Crazy. And funny in a really disturbing way.

It was just that while writing, too.

!!!

Oh man, I can't believe you're not going to finish this. Every time I watch an episode of season one I start rambling to anyone who will listen about how I want time travel fic, only in mine Brian, Justin and Mikey of early s4 somehow end up in the Diner circa s1, but still, this is just as great. The tale of two Justins kills me.

Ooh. Man, I would *love* to read that!

*bounces*

*hints*

The very idea of them all meeting fills me with an almost vicious glee. s1 Brian would be so appalled.

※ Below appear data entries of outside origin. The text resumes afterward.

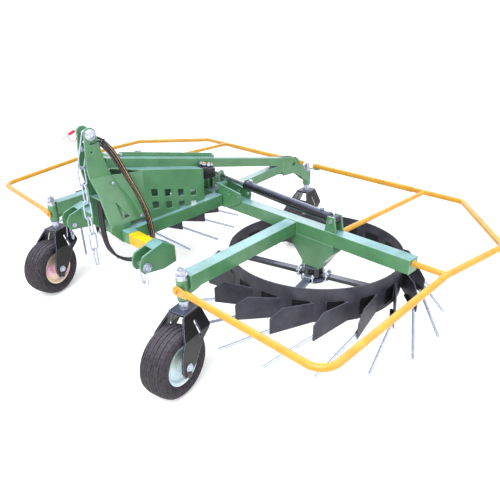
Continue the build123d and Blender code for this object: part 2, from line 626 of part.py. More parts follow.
# Keep every node's solids, then save them about the middle of the whole rake.
keep("headstock_plates", mast)
keep("hitch_beam", cross)
keep("lower_clevises", clevises)
keep("linkage_pins", pins, top_pin)
keep("frame_tubes", tubes)
keep("side_panels", panels)
keep("top_tube", spine_front)
keep("front_head", head)
keep("hinge_head", hinge_head)
keep("hinge_pins", hinge_pins, inner_pins)
keep("lifting_chain", *chain)
keep("top_pin_clip", clip)
keep("valve_block", valve)
for k, hose in enumerate(soft_hoses):
    keep("hose_" + ("one", "two", "three")[k], hose)
for name, turn in (("right", lambda s: s), ("left", flip)):
    keep(name + "_arm", turn(arm))
    keep(name + "_arm_plates", turn(arm_plates))
    keep(name + "_hub_bracket", turn(bracket))
    keep(name + "_cylinder_pin", turn(cylinder_pins))
    keep(name + "_guard_rail", turn(guard))
    keep(name + "_rotor_hub", turn(hub))
    keep(name + "_paddle_ring", turn(reel))
    keep(name + "_tines", *[turn(t) for t in tines])
    keep(name + "_cylinder_barrel", turn(barrel))
    keep(name + "_cylinder_rod", turn(piston))
for (name, x, y, yaw) in castors:
    at = Pos(x, y, 0) * Rot(0, 0, yaw)
    keep(name + "_castor_fork", at * fork)
    keep(name + "_wheel_rim", at * rim)
    keep(name + "_tyre", at * tyre)


def tyre_ends(y, yaw):
    hub_y = y - trail * cos(radians(yaw))
    reach = max(r * cos(radians(yaw)) + x * sin(radians(yaw)) for x, r in half_tyre)
    return hub_y - reach, hub_y + reach


ends = [end for name, x, y, yaw in castors for end in tyre_ends(y, yaw)]
middle_y = round((min(ends) + max(ends)) / 2, 1)
print("middle_y", middle_y, "ground", ground)
for name in parts:
    save(name, middle_y)
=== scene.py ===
import bpy
import json
import math
from mathutils import Matrix, Vector


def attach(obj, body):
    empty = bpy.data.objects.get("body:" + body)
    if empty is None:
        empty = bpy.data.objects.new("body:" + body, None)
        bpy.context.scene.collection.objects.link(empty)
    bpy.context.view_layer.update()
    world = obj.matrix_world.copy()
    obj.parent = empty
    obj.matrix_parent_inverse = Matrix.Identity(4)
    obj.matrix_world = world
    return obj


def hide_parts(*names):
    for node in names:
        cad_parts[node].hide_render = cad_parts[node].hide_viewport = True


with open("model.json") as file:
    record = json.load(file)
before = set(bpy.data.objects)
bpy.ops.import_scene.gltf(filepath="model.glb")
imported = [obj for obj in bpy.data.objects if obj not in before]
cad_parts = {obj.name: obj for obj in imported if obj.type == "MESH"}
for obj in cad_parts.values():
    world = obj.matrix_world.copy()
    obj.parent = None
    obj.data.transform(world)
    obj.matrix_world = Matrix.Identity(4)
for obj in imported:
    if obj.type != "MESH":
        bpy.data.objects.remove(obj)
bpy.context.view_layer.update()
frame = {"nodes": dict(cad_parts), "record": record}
nodes = frame["nodes"]
print("frame loaded:", len(nodes), "nodes")

# The rake's own lines are measured in mm from the lower link pins, with heights from a level 78 mm under the
# ground. The frame's middle lies 805.3 mm in front of the pins.
pinsToMiddle = 805.3
ground = 78
hands = {"right": 1, "left": -1}


def place(x, y, z):
    return Vector((x, y - pinsToMiddle, z - ground)) / 1000


# Camera: it stands at a place in metres and is turned by angles in degrees.
camera = {"eye": (2.4256, -1.9421, 1.7239), "yaw": 46.5138, "pitch": 25.8169, "roll": -0.9953,
          "lens": 34.9, "sensor": 36, "farClip": 60}


def addCamera():
    yaw, pitch, roll = (math.radians(camera[angle]) for angle in ("yaw", "pitch", "roll"))
    ahead = Vector((-math.sin(yaw) * math.cos(pitch), math.cos(yaw) * math.cos(pitch), -math.sin(pitch)))
    right = Vector((math.cos(yaw), math.sin(yaw), 0))
    up = right.cross(ahead)
    right, up = right * math.cos(roll) + up * math.sin(roll), up * math.cos(roll) - right * math.sin(roll)
    data = bpy.data.cameras.new("camera")
    data.lens = camera["lens"]
    data.sensor_width = camera["sensor"]
    data.clip_end = camera["farClip"]
    obj = bpy.data.objects.new("camera", data)
    facing = Matrix((right, up, -ahead)).transposed().to_4x4()
    obj.matrix_world = Matrix.Translation(camera["eye"]) @ facing
    bpy.context.collection.objects.link(obj)
    bpy.context.scene.camera = obj


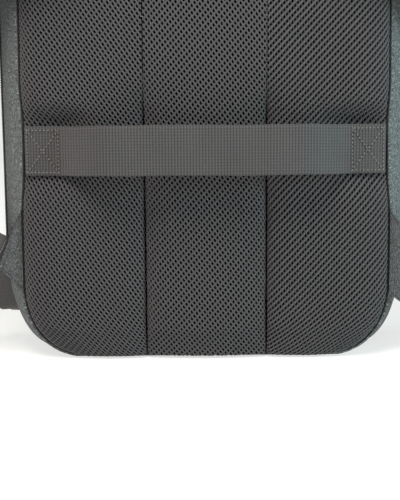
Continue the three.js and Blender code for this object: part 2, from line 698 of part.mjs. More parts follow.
// Padded strap: full and wide over the shoulder, thin at its bound edges, narrow at the lock.
function shoulderStrap(side) {
  const lock = lockFrame(side);
  const rows = side.strap.map((row) => ({
    at: place(side.sign, row.out, row.deep, row.up),
    face: faceOf(side, row, -1),
  }));
  const clear = (3 * lockBar + 2 * lockSlot) / 2 + seamGap + 0.3;
  for (const back of [clear + 14, clear]) {
    rows.push({ at: lock.at.clone().addScaledVector(lock.along, -back), face: lock.look });
  }
  const frames = strapFrames(rows, 31, new THREE.Vector3(-1, 0, 0));
  return strapSolid(frames, (share) => {
    const taper = smooth(0.62, 0.97, share);
    const half = mix(padWidth, padEndWidth, taper) / 2;
    const ends = Math.min(smooth(0, 0.15, share), 1 - smooth(0.88, 1, share));
    const edge = padEdge / 2;
    const full = mix(edge + 0.3, padThickness / 2, ends);
    return [
      [-half, -edge * 0.6],
      [-half + 5, -full * 0.72],
      [-half * 0.45, -full],
      [half * 0.45, -full],
      [half - 5, -full * 0.72],
      [half, -edge * 0.6],
      [half, edge * 0.6],
      [half - 5, full * 0.72],
      [half * 0.45, full],
      [-half * 0.45, full],
      [-half + 5, full * 0.72],
      [-half, edge * 0.6],
    ];
  });
}

// The handle: webbing sewn flat on top of the bag at both ends, with a padded grip that stands clear.
function haulHandle() {
  const topOf = (y) => sectionAt((y - backY) / topDepth).top;
  const y = backY + handleBack;
  const slope = (topOf(y + handleWidth / 2) - topOf(y - handleWidth / 2)) / handleWidth;
  const top = Math.max(topOf(y), (topOf(y + handleWidth / 2) + topOf(y - handleWidth / 2)) / 2);
  const reach = handleSpan / 2 + handleSewn;
  const steps = 32;
  const rise = (x) => (handleRise * (1 + Math.cos(Math.PI * clamp01(Math.abs(x) / (handleSpan / 2)) ** 1.35))) / 2;
  const rings = [];
  for (let i = 0; i <= steps; i++) {
    const x = mix(-reach, reach, i / steps);
    const normal = new THREE.Vector3(rise(x - 0.5) - rise(x + 0.5), 0, 1).normalize();
    const grip = smooth(0.72, 0.4, Math.abs(x) / (handleSpan / 2));
    const half = mix(handleWall, handlePad, grip) / 2;
    const width = handleWidth / 2;
    const at = new THREE.Vector3(x, y, top + seamGap + 0.3 + handleWall / 2 + rise(x));
    const corner = (across, n) => at.clone().add(new THREE.Vector3(0, across, slope * across)).addScaledVector(normal, n);
    rings.push([
      corner(-width, -half * 0.5),
      corner(-width * 0.6, -half),
      corner(width * 0.6, -half),
      corner(width, -half * 0.5),
      corner(width, half * 0.5),
      corner(width * 0.6, half),
      corner(-width * 0.6, half),
      corner(-width, half * 0.5),
    ]);
  }
  return swept(rings);
}

// A slider with its pull lying beside it, as one plain piece: a body over the zip and a flat tab.
function zipSlider(at, along, out) {
  const across = new THREE.Vector3().crossVectors(out, along);
  const outline = [
    [-sliderLength / 2, sliderWidth / 2],
    [sliderLength / 2, sliderWidth / 2 - 1.5],
    [sliderLength / 2 + 1, pullWidth / 2 - 0.8],
    [sliderLength / 2 + pullLength, pullWidth / 2],
  ];
  const rings = [];
  const level = (a, half, low, high) => {
    const p = (b, n) => at.clone().addScaledVector(along, a).addScaledVector(across, b).addScaledVector(out, n);
    return [p(-half, low), p(half, low), p(half, high), p(-half, high)];
  };
  rings.push(level(outline[0][0], outline[0][1], 0, sliderHeight));
  rings.push(level(outline[1][0], outline[1][1], 0, sliderHeight));
  rings.push(level(outline[2][0], outline[2][1], sliderHeight / 2 - pullHeight / 2, sliderHeight / 2 + pullHeight / 2));
  rings.push(level(outline[3][0], outline[3][1], sliderHeight / 2 - pullHeight / 2, sliderHeight / 2 + pullHeight / 2));
  return swept(rings);
}

// A slider on the main zip's flat top run, at a place across the bag.
function mainSlider(x, direction) {
  const middle = (zipFrom + zipTo) / 2;
  const top = sectionAt(middle).top;
  const at = new THREE.Vector3(x, backY + middle * depthAt(top), top + seamGap);
  return zipSlider(at, new THREE.Vector3(direction, 0, 0), new THREE.Vector3(0, 0, 1));
}

add('back_panel', backPanel(), looks.mesh);
add('back_binding', backBinding(), looks.binding);
add('yoke_band', yokeBand(), looks.heather);
add('rear_gusset', wallBetween(rearStart, zipFrom - gapShare, 4, archRow, 26), looks.heather);
add('main_zip', wallBetween(zipFrom, zipTo, 1, archRow, 26), looks.zip);
add('front_gusset', wallBetween(zipTo + gapShare, frontEnd, 5, archRow, 26), looks.heather);
add('base_panel', wallBetween(rearStart, frontEnd, 8, troughRow, 16, baseEase), looks.heather);

const frontSection = sectionAt(1);
const zipLow = frontZipHeight - frontZipWidth / 2;
const zipHigh = frontZipHeight + frontZipWidth / 2;
add('front_panel_lower', frontPanel(frontSection.low, zipLow - seamGap, 12, 1.9), looks.heather);
add('front_zip', frontPanel(zipLow, zipHigh, 1, 1), looks.zip);
add('front_panel_upper', frontPanel(zipHigh + seamGap, frontSection.top, 11, 0.55), looks.heather);

add('main_zip_slider_left', mainSlider(-sliderMeeting - sliderLength / 2 - seamGap, -1), looks.metal);
add('main_zip_slider_right', mainSlider(-sliderMeeting + sliderLength / 2 + seamGap, 1), looks.metal);
const frontSliderAt = frontPoint(frontSliderShare, frontZipHeight);
const frontSliderAlong = frontPoint(frontSliderShare + 0.1, frontZipHeight).sub(frontSliderAt).normalize();
const frontSliderOut = new THREE.Vector3(0, 0, 1).cross(frontSliderAlong).normalize();
frontSliderAt.addScaledVector(frontSliderOut, seamGap * 2);
add('front_zip_slider', zipSlider(frontSliderAt, frontSliderAlong, frontSliderOut), looks.metal);

add('luggage_strap', luggageStrap(), looks.webbing);
for (const [name, side] of Object.entries(sides)) {
  add(`strap_wing_${name}`, strapWing(side), looks.heather);
  add(`strap_webbing_${name}`, strapWebbing(side), looks.webbing);
  add(`ladder_lock_${name}`, ladderLock(side), looks.plastic);
  add(`shoulder_strap_${name}`, shoulderStrap(side), looks.heather);
}
add('haul_handle', haulHandle(), looks.webbing);

export default backpack;
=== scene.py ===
import math

import bpy
import numpy as np
from mathutils import Matrix, Vector


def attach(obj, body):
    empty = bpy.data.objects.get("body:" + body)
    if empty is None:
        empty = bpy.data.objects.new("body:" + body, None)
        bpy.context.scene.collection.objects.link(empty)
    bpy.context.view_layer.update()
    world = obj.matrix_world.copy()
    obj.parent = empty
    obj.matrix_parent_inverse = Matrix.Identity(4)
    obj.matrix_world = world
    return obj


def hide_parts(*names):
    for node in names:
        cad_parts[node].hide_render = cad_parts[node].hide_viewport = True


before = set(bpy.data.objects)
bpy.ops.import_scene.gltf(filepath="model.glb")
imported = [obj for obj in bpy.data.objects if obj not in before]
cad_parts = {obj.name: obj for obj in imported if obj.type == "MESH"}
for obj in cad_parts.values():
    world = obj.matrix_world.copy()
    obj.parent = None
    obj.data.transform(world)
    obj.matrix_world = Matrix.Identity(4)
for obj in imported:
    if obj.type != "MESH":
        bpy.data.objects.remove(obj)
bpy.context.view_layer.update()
root = "root"
mm = 0.001
scene = bpy.context.scene

# Lengths below are in millimetres and become metres where a mesh is made. The wearer's side looks towards -Y.
body = {
    "halfWidth": 160, "height": 447, "baseDepth": 140, "topDepth": 104, "backY": -70, "wall": 3,
    "cornerPower": 2.15, "seamHeight": 75, "seamGap": 0.4, "frontDome": 12, "backTaper": 1.7,
}
# The outline at shares of the depth, as shares of half the width and of the height.
bodySections = {
    "depth": (0.0, 0.04, 0.1, 0.27, 0.6, 0.9, 1.0),
    "wide": (0.9012, 0.923, 0.955, 1.0, 0.985, 0.956, 0.93),
    "lowAcross": (0.3, 0.295, 0.29, 0.245, 0.22, 0.235, 0.25),
    "lowUp": (0.13, 0.145, 0.17, 0.195, 0.175, 0.15, 0.14),
    "topAcross": (0.44, 0.45, 0.47, 0.5, 0.5, 0.49, 0.47),
    "topUp": (0.157, 0.161, 0.168, 0.179, 0.179, 0.174, 0.166),
    "low": (0.0027, 0, 0, 0, 0, 0, 0.009),
    "top": (0.982, 0.987, 0.994, 1.0, 0.993, 0.97, 0.951),
}
pad = {
    "width": 283.6, "top": 398, "rise": 11, "channel": 4, "edgeRise": 1.5, "spacing": 94, "shoulder": 22,
    "topFall": 46, "droop": 8, "roundness": 6, "filledAbove": 0.78, "filledBelow": 0.05,
}
luggage = {"width": 38, "wall": 1.8, "height": 165.2, "standOff": 20, "lift": 3.6, "slot": 156, "sewn": 29}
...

Maybe one day I'll actually get around to it.

Excuse me while I pick my jaw off the floor!

Oh, this is such an amazing concept. Damn, another great fic that won't see the light ;)

*hits it* It wouldn't move! And tried to get angsty! Stupid fic.

Awwwww....that's absolutely hilarious! And what a wonderful concept! I hope one day you'll find the time to finish it...*sighs*

*grins* me too, kind of. It's just so weird.

Aww! This is such a terrific idea and you are such a terrific writer-hopefully it will be finished someday-just think, you can't leave poor Brian in limbo with two Justins!

heheh, i am intrigued! please keep writing.

-Jo

Wow, great beginning.

And this is why I weep about WIP Amnesty. But yes, wonderful beginning.